Recorded information:
——————————

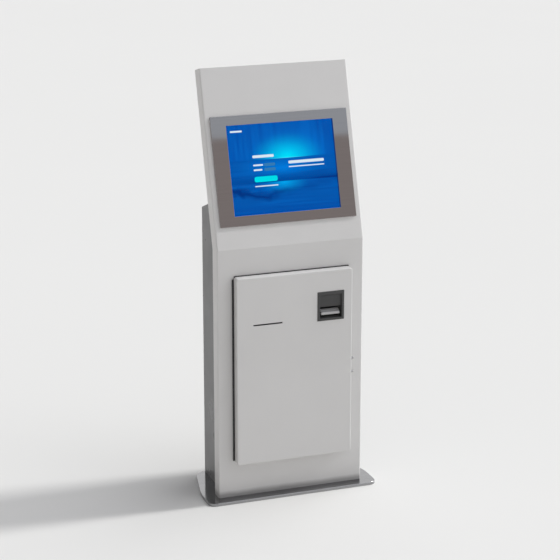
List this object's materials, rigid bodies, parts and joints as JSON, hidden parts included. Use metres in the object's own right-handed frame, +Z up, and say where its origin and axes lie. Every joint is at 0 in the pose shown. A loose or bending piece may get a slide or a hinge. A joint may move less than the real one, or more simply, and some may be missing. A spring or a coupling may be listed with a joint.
{
  "type": "self checkout kiosk",
  "caption": "Floor-standing payment kiosk with a leaning touch screen head, a hinged front door carrying a banknote acceptor and receipt printer, and a ventilated rear housing.",
  "frame": {"origin": "centre of the footprint on the floor, under the floor plate", "axes": "+Z up, the customer stands on the -Y side, +X to the right as the customer sees it"},
  "size_m": [0.612, 0.302, 1.4629],
  "materials": {
    "light_powder_coat": "fine textured powder coat, light warm grey",
    "dark_powder_coat": "fine textured powder coat, dark grey",
    "polished_plate": "polished stainless steel, nearly mirror bright",
    "brushed_bezel": "dark satin brushed stainless steel",
    "touch_glass": "clear polished glass",
    "display": "lit display panel",
    "zinc_steel": "zinc plated sheet steel",
    "bright_fastener": "bright nickel plate",
    "hinge_steel": "satin stainless steel",
    "lock_metal": "satin chrome plate",
    "black_plastic": "moulded, fine texture",
    "lip_plastic": "translucent light grey moulding",
    "black_metal": "black fine textured coat",
    "satin_button": "satin anodised",
    "red_plastic": "moulded",
    "white_plastic": "moulded",
    "circuit_board": "solder resist",
    "rubber": "extruded black rubber",
    "thermal_paper": "wound thermal paper"
  },
  "bodies": {
    "cabinet": {"base_plate": "polished_plate", "cable_grommet": "rubber", "front_fascia": "light_powder_coat", "door_opening_frame": "zinc_steel", "door_seal": "rubber", "cross_rail": "zinc_steel", "rear_housing": "dark_powder_coat", "head_rear_cover": "dark_powder_coat", "head_cover_screws": "bright_fastener", "screen_bezel": "brushed_bezel", "touch_glass": "touch_glass", "lcd_panel": "display", "monitor_chassis": "zinc_steel", "monitor_driver_box": "black_metal", "lcd_driver_board": "circuit_board", "monitor_rails": "zinc_steel", "fan_guard": "bright_fastener", "fan_frame": "black_plastic", "fan_screws": "bright_fastener", "mains_inlet": "black_plastic", "equipment_shelf": "zinc_steel", "pc_case": "black_metal", "power_supply": "zinc_steel", "power_strip": "white_plastic", "internal_leads": "rubber", "cabinet_screws": "bright_fastener", "hinge_fixed_leaf": "hinge_steel", "hinge_pin": "hinge_steel"},
    "door": {"door_skin": "light_powder_coat", "door_inner_panel": "zinc_steel", "hinge_moving_leaf": "hinge_steel", "lock_barrels": "lock_metal", "lock_nuts": "bright_fastener", "acceptor_bezel": "black_plastic", "acceptor_lip": "lip_plastic", "acceptor_body": "black_plastic", "cash_box_cradle": "zinc_steel", "printer_frame": "zinc_steel", "print_mechanism": "black_plastic", "paper_spindle": "white_plastic"},
    "lock_upper": {"lock_plug_upper": "lock_metal", "lock_cam_upper": "bright_fastener"},
    "lock_lower": {"lock_plug_lower": "lock_metal", "lock_cam_lower": "bright_fastener"},
    "cash_cassette": {"cash_box": "black_metal", "cash_box_lock": "lock_metal", "cash_box_handle": "black_plastic"},
    "paper": {"paper_roll": "thermal_paper"},
    "platen": {"platen_roller": "rubber"},
    "lid": {"printer_lid": "black_plastic"},
    "fan_blades": {"fan_rotor": "black_plastic"},
    "rocker_switch": {"mains_rocker": "red_plastic"},
    "power_button": {"pc_power_button": "satin_button"}
  },
  "joints": [
    {"name": "door_hinge", "type": "hinge", "parent": "cabinet", "child": "door", "pos_m": [-0.2073, -0.1116, 0.463], "axis": [0, 0, -1], "range_deg": [0, 100]},
    {"name": "lock_upper_turn", "type": "hinge", "parent": "door", "child": "lock_upper", "pos_m": [0.208, -0.1273, 0.468], "axis": [1, 0, 0], "range_deg": [0, 90]},
    {"name": "lock_lower_turn", "type": "hinge", "parent": "door", "child": "lock_lower", "pos_m": [0.208, -0.1273, 0.42], "axis": [1, 0, 0], "range_deg": [0, 90]},
    {"name": "cash_cassette_slide", "type": "slide", "parent": "door", "child": "cash_cassette", "axis": [0, 1, 0], "range_m": [0, 0.1]},
    {"name": "paper_spin", "type": "hinge", "parent": "door", "child": "paper", "pos_m": [-0.0945, -0.05, 0.664], "axis": [1, 0, 0], "continuous": true},
    {"name": "platen_spin", "type": "hinge", "parent": "door", "child": "platen", "pos_m": [-0.0945, -0.108, 0.6146], "axis": [1, 0, 0], "continuous": true},
    {"name": "printer_lid_hinge", "type": "hinge", "parent": "door", "child": "lid", "pos_m": [-0.0945, -0.096, 0.7145], "axis": [1, 0, 0], "range_deg": [0, 60]},
    {"name": "fan_spin", "type": "hinge", "parent": "cabinet", "child": "fan_blades", "pos_m": [-0.12, 0.13, 0.83], "axis": [0, 1, 0], "continuous": true},
    {"name": "rocker_tilt", "type": "hinge", "parent": "cabinet", "child": "rocker_switch", "pos_m": [0.164, 0.142, 0.085], "axis": [1, 0, 0], "range_deg": [0, 16]},
    {"name": "power_button_press", "type": "slide", "parent": "cabinet", "child": "power_button", "axis": [0, 1, 0], "range_m": [0, 0.002], "stiffness_N_per_m": 400, "springref_m": -0.0003}
  ],
  "couplings": [
    {"joint": "platen_spin", "follows": "paper_spin", "ratio": -5.2632}
  ]
}
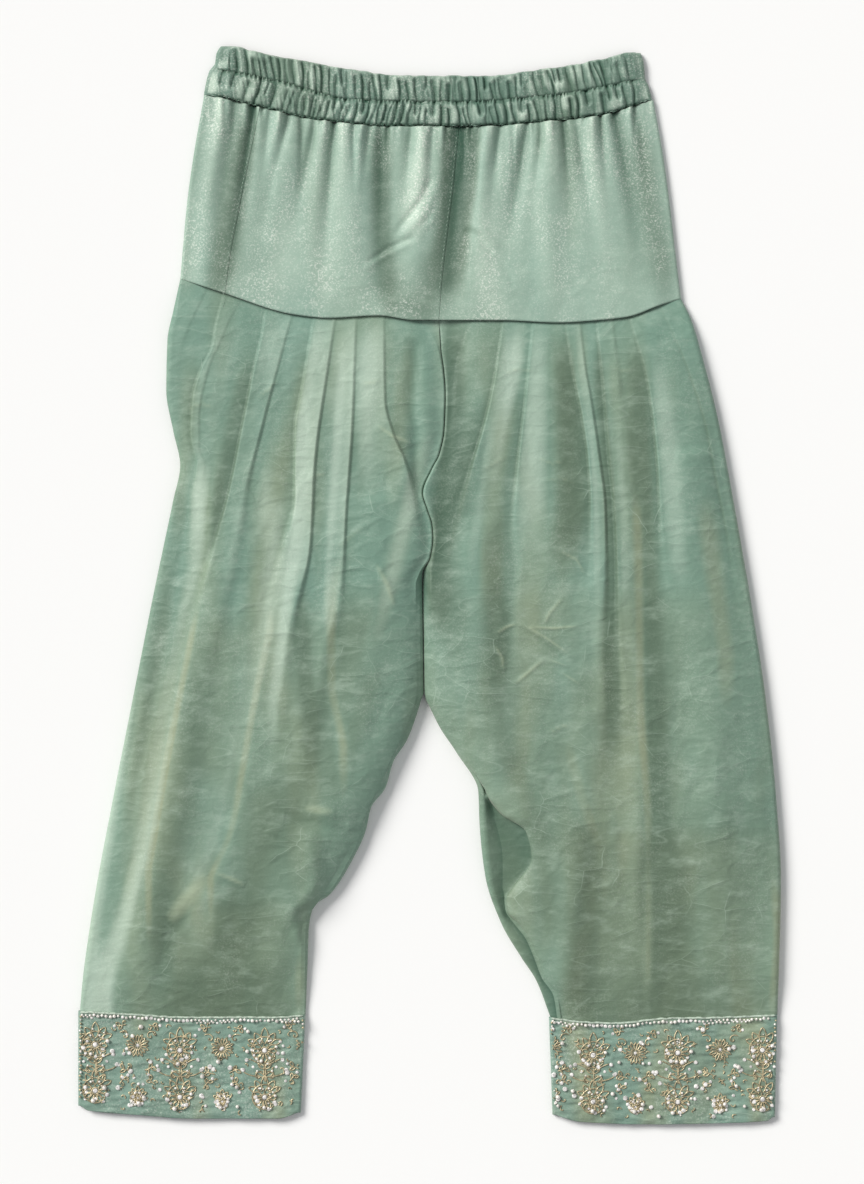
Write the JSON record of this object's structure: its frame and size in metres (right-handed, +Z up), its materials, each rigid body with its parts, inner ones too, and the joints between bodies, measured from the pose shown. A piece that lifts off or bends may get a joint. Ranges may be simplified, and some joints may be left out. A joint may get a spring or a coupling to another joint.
{
  "type": "farshi salwar",
  "caption": "Wide pleated trousers laid flat, with a gathered elastic waist, a plain fitted yoke and embroidered cuffs, for dressing or display.",
  "frame": {"origin": "middle of the garment's outline, on the surface it lies on", "axes": "+Y from hem to waist, +X across the front towards the picture's right, +Z up from the surface, out of the front of the garment"},
  "size_m": [0.6058, 0.93, 0.0249],
  "materials": {
    "organza": "mint shot tissue organza with a warm sheen",
    "embroidered": "mint organza thick with gold coil embroidery, beads and small stones"
  },
  "bodies": {
    "root": {"waistband": "organza", "yoke_front_left": "organza", "yoke_front_right": "organza", "yoke_back": "organza", "leg_left": "organza", "leg_right": "organza", "cuff_left": "embroidered", "cuff_right": "embroidered"}
  },
  "joints": []
}
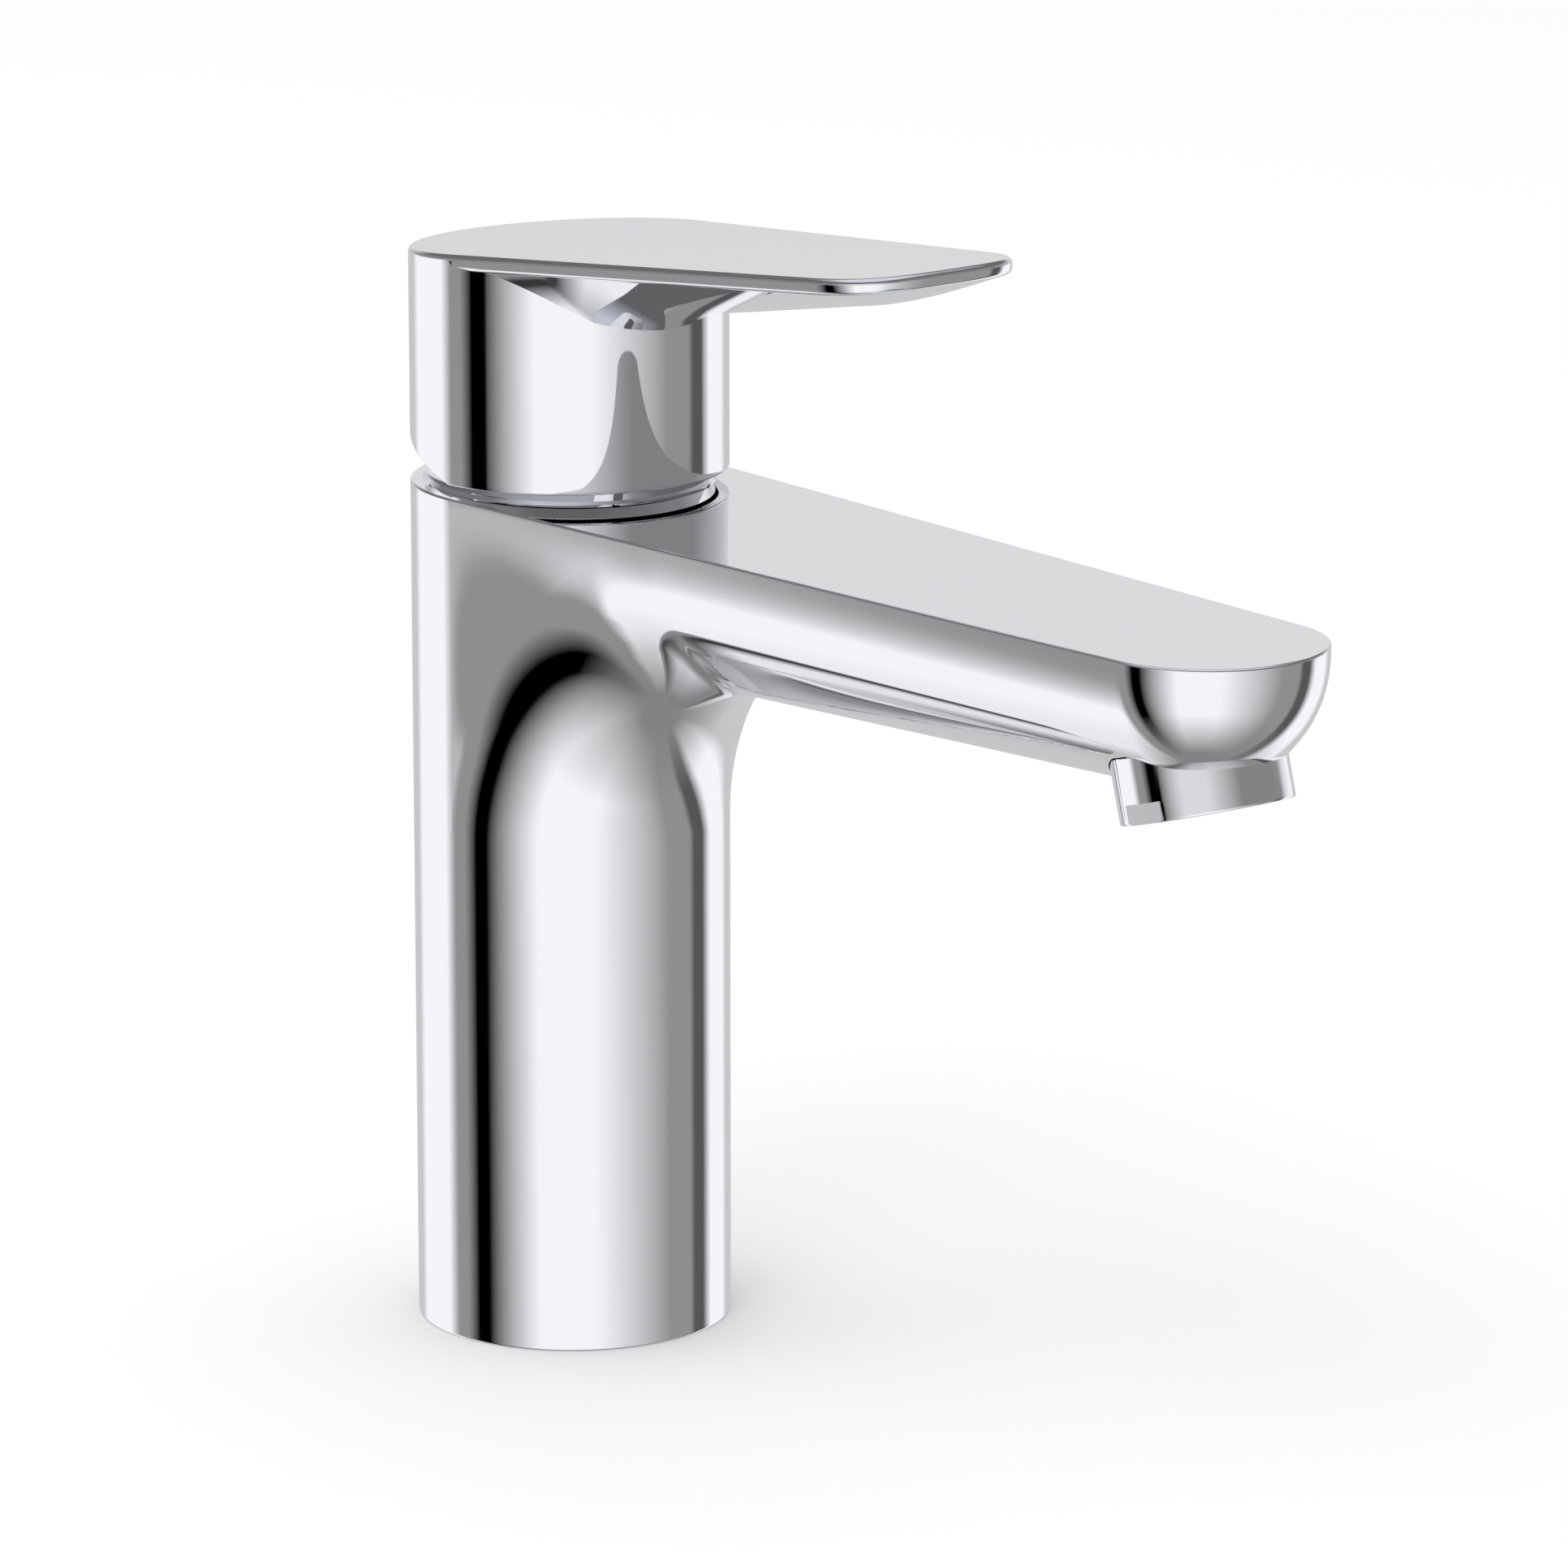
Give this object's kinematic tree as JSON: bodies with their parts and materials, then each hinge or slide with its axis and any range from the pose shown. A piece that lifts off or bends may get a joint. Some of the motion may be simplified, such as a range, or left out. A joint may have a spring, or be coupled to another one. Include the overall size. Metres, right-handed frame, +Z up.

——————————

Task directions: Every line in the data that holds "materials" should be copied out.

The solution:
List this object's materials, rigid bodies, parts and joints as JSON, hidden parts included. Use metres in the object's own right-handed frame, +Z up, and say where its origin and axes lie. Every joint is at 0 in the pose shown. A loose or bending piece may get a slide or a hinge. A joint may move less than the real one, or more simply, and some may be missing. A spring or a coupling may be listed with a joint.
  "materials": {
Write the JSON record of this object's structure: its frame and size in metres (right-handed, +Z up), its materials, each rigid body with its parts, inner ones too, and the joints between bodies, measured from the pose shown. A piece that lifts off or bends may get a joint. Ranges may be simplified, and some joints may be left out. A joint may get a spring or a coupling to another joint.
  "materials": {
Give this object's kinematic tree as JSON: bodies with their parts and materials, then each hinge or slide with its axis and any range from the pose shown. A piece that lifts off or bends may get a joint. Some of the motion may be simplified, such as a range, or left out. A joint may have a spring, or be coupled to another one. Include the overall size. Metres, right-handed frame, +Z up.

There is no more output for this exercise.